You can do the same with checkov with #checkov:skip=CKV_AWS_20:The bucket is a public static content host

Collaborative best practices terraform-docs, commitizen, ...

  • commitizen define a standard way of committing rules and communicating it (using the cli provided by commitizen). It's the one I recommend the most. It enforces the commit message to follow the standard of feat(scope): message. It is handy for generating changelogs and incrementing correctly the semantic version
  • terraform-docs Generate Terraform modules documentation in various formats. This tool frees you from writing the objects you're creating with your code as it does it for you. It is customizable through a .terraform-docs.yml file.

Others check-yaml, check-added-large-files, ...
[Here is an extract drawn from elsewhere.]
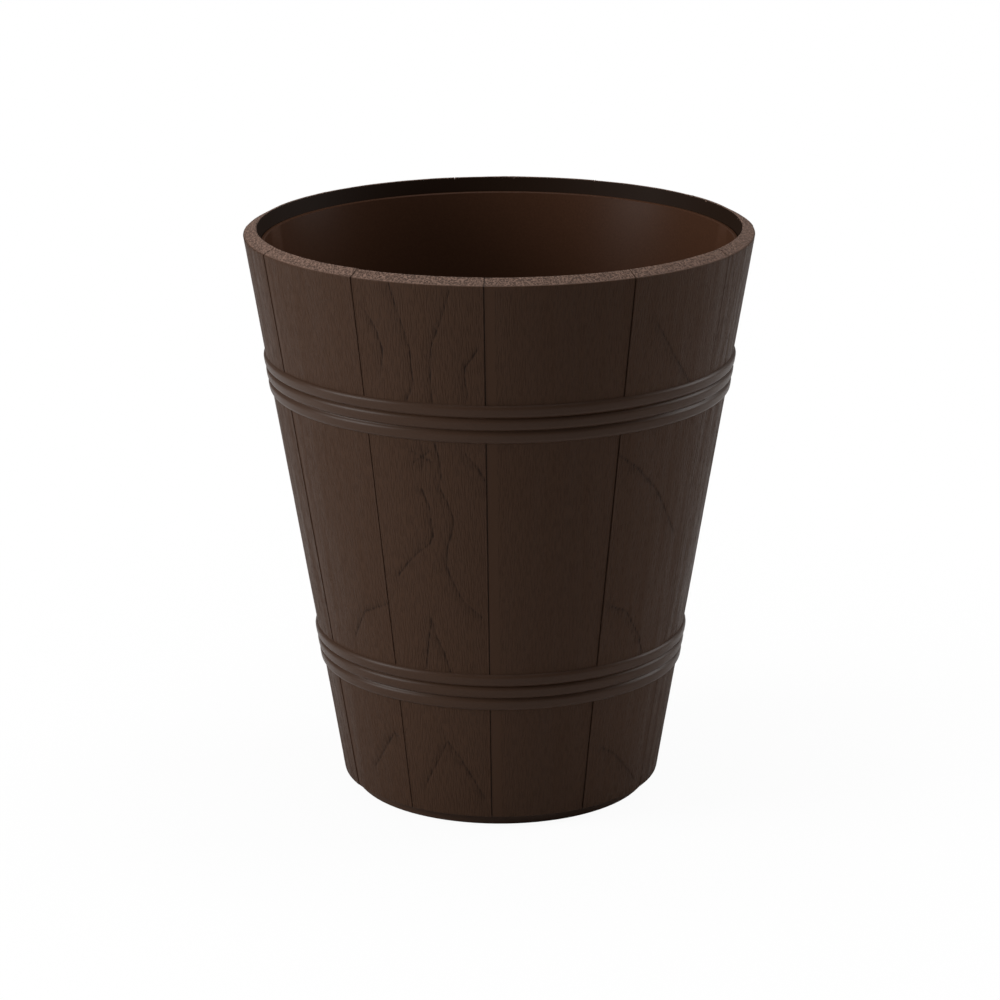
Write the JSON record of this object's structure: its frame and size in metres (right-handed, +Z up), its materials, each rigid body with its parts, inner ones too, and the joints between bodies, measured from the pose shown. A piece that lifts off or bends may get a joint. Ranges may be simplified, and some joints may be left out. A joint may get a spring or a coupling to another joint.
{
  "type": "planter",
  "caption": "Tapered round planter tub moulded as timber staves with beaded hoops, holding a lift-out liner, a slotted drainage grid and drain plugs",
  "frame": {"origin": "the centre of the foot ring's underside, on the ground", "axes": "+Z up along the tub's axis, -Y towards the pictured front, +X to the right seen from the front"},
  "size_m": [0.3004, 0.3002, 0.3429],
  "materials": {
    "shell_plastic": "dark brown, wood-grain relief",
    "liner_plastic": "smooth dark brown, satin",
    "grid_plastic": "smooth black",
    "plug_rubber": "matt black"
  },
  "bodies": {
    "tub": {"stave_shell": "shell_plastic"},
    "liner": {"inner_liner": "liner_plastic"},
    "grid": {"drainage_grid": "grid_plastic"},
    "plug_1": {"drain_plug_1": "plug_rubber"},
    "plug_2": {"drain_plug_2": "plug_rubber"},
    "plug_3": {"drain_plug_3": "plug_rubber"},
    "plug_4": {"drain_plug_4": "plug_rubber"}
  },
  "joints": [
    {"name": "liner_lift", "type": "slide", "parent": "tub", "child": "liner", "axis": [0, 0, 1], "range_m": [0, 0.34]},
    {"name": "grid_lift", "type": "slide", "parent": "liner", "child": "grid", "axis": [0, 0, 1], "range_m": [0, 0.31]},
    {"name": "plug_1_lift", "type": "slide", "parent": "tub", "child": "plug_1", "axis": [0, 0, 1], "range_m": [0, 0.012]},
    {"name": "plug_2_lift", "type": "slide", "parent": "tub", "child": "plug_2", "axis": [0, 0, 1], "range_m": [0, 0.012]},
    {"name": "plug_3_lift", "type": "slide", "parent": "tub", "child": "plug_3", "axis": [0, 0, 1], "range_m": [0, 0.012]},
    {"name": "plug_4_lift", "type": "slide", "parent": "tub", "child": "plug_4", "axis": [0, 0, 1], "range_m": [0, 0.012]}
  ]
}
I showed you the essentials, but you definitely should check by yourself which tool best suits your needs. It's an open world; go explore!

Run it in a CI

Pre-commit hooks are great locally, but you'll contribute to a codebase shared with many other DevOps. So what if they don't have pre-commit installed?

Well, the side effect will be that others' changes may block you if they didn't run the pre-commit scripts for a moment. For instance, when you'll pull updates that weren't lint from the repo and then try to commit again. As a workaround, you may want to check somewhere if commits are san. Running pre-commit tools in a CI is one solution.

How to check if pre-commit scripts are run before git push?

You can set up pre-commit to run in gitlab-ci. My colleague and friend Stan made this simple with its Docker image and this usage example. Once set, the job will fail on any pre-commit hook failure like below.

pre-commit_check

 

We've seen how to set up pre-commit hooks on a Terraform project, which tools to install, and how to keep your repo checked even with new collaborators. I've witnessed a better global code quality over my different terraform repos since using pre-commit hooks.

As a DevOps, what may be your needs for code quality checking? What other tech or language do you need to hook (like Ansible or Python)? Do the benefits of CICD code quality outweigh the time it takes to run and the resources it uses? What do you think?